Exercise task: Starting at the line that contains "Model this object", copy every line down to the line that contains "and two leads.", inclusive, exactly as it stands. Omit all other lines.

Records supplied:
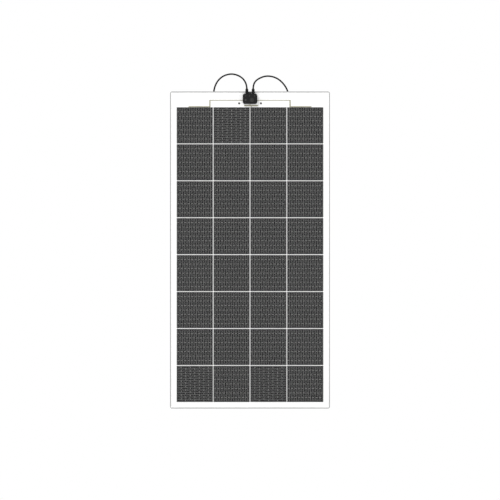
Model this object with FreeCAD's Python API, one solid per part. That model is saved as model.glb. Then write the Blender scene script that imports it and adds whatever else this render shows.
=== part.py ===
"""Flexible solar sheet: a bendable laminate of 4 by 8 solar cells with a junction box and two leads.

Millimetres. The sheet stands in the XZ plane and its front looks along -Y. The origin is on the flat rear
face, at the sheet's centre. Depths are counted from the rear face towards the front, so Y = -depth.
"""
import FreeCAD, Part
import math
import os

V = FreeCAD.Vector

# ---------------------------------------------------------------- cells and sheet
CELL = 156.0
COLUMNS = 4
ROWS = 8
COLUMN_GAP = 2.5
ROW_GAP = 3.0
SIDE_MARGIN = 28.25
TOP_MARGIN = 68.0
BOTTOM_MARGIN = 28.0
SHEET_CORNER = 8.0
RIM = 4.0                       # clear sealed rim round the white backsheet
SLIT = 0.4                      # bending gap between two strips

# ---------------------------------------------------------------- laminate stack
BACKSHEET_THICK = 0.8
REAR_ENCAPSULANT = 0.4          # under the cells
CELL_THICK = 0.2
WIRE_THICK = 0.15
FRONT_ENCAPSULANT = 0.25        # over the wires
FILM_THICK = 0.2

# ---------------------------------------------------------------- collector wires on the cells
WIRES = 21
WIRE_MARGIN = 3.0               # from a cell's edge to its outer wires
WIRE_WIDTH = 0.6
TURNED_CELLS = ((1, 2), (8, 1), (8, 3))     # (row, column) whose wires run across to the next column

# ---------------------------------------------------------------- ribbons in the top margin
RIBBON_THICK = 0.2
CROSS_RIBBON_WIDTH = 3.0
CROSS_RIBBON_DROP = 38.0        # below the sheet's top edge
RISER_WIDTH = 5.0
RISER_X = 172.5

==

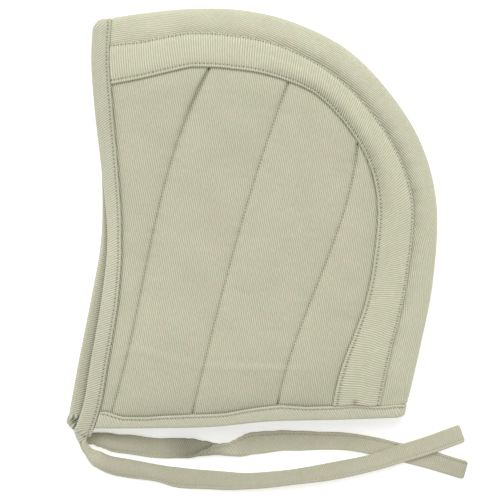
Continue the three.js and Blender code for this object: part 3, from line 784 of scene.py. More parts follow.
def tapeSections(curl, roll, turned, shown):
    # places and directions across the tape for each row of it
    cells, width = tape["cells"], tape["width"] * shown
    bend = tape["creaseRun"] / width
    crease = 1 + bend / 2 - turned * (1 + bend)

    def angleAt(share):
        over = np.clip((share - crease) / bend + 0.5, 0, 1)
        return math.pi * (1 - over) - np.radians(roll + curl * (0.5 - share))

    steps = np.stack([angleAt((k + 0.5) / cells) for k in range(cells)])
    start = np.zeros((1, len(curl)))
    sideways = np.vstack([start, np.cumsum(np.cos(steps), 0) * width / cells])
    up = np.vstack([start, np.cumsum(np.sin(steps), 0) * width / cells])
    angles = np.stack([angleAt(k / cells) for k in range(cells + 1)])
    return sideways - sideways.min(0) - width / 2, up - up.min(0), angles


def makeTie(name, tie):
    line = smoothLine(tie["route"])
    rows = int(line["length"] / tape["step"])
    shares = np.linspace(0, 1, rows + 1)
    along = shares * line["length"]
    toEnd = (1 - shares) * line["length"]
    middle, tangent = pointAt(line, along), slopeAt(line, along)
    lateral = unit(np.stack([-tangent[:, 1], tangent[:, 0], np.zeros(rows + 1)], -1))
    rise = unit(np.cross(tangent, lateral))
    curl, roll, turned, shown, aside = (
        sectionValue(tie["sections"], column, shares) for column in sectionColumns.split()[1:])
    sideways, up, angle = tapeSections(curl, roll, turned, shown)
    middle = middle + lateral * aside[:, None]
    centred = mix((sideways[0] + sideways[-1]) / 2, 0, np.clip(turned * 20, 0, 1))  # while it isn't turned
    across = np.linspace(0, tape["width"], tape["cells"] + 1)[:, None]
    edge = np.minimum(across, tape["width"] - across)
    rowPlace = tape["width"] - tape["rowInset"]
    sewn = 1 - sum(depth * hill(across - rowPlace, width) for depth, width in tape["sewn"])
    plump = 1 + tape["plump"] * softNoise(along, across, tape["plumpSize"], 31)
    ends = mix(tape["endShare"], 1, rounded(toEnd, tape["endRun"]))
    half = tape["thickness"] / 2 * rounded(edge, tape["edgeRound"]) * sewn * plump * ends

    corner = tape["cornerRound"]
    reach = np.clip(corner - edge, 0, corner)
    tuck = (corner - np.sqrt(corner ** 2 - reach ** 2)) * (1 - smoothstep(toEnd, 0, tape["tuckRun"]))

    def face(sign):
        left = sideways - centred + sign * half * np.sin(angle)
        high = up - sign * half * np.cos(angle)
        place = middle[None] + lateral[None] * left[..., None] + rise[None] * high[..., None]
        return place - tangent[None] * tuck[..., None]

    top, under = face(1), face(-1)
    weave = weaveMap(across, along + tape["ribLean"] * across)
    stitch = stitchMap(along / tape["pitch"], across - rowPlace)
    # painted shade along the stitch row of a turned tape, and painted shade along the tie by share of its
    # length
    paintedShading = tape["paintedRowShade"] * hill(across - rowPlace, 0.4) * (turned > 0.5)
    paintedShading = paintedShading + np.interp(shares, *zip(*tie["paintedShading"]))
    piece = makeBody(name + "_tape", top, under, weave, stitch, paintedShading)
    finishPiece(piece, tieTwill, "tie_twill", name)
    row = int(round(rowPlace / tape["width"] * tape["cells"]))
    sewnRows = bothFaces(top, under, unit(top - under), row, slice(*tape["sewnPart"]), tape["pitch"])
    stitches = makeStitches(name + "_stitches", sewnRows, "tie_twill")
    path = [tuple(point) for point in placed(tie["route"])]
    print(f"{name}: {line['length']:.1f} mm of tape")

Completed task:
Model this object with FreeCAD's Python API, one solid per part. That model is saved as model.glb. Then write the Blender scene script that imports it and adds whatever else this render shows.
=== part.py ===
"""Flexible solar sheet: a bendable laminate of 4 by 8 solar cells with a junction box and two leads.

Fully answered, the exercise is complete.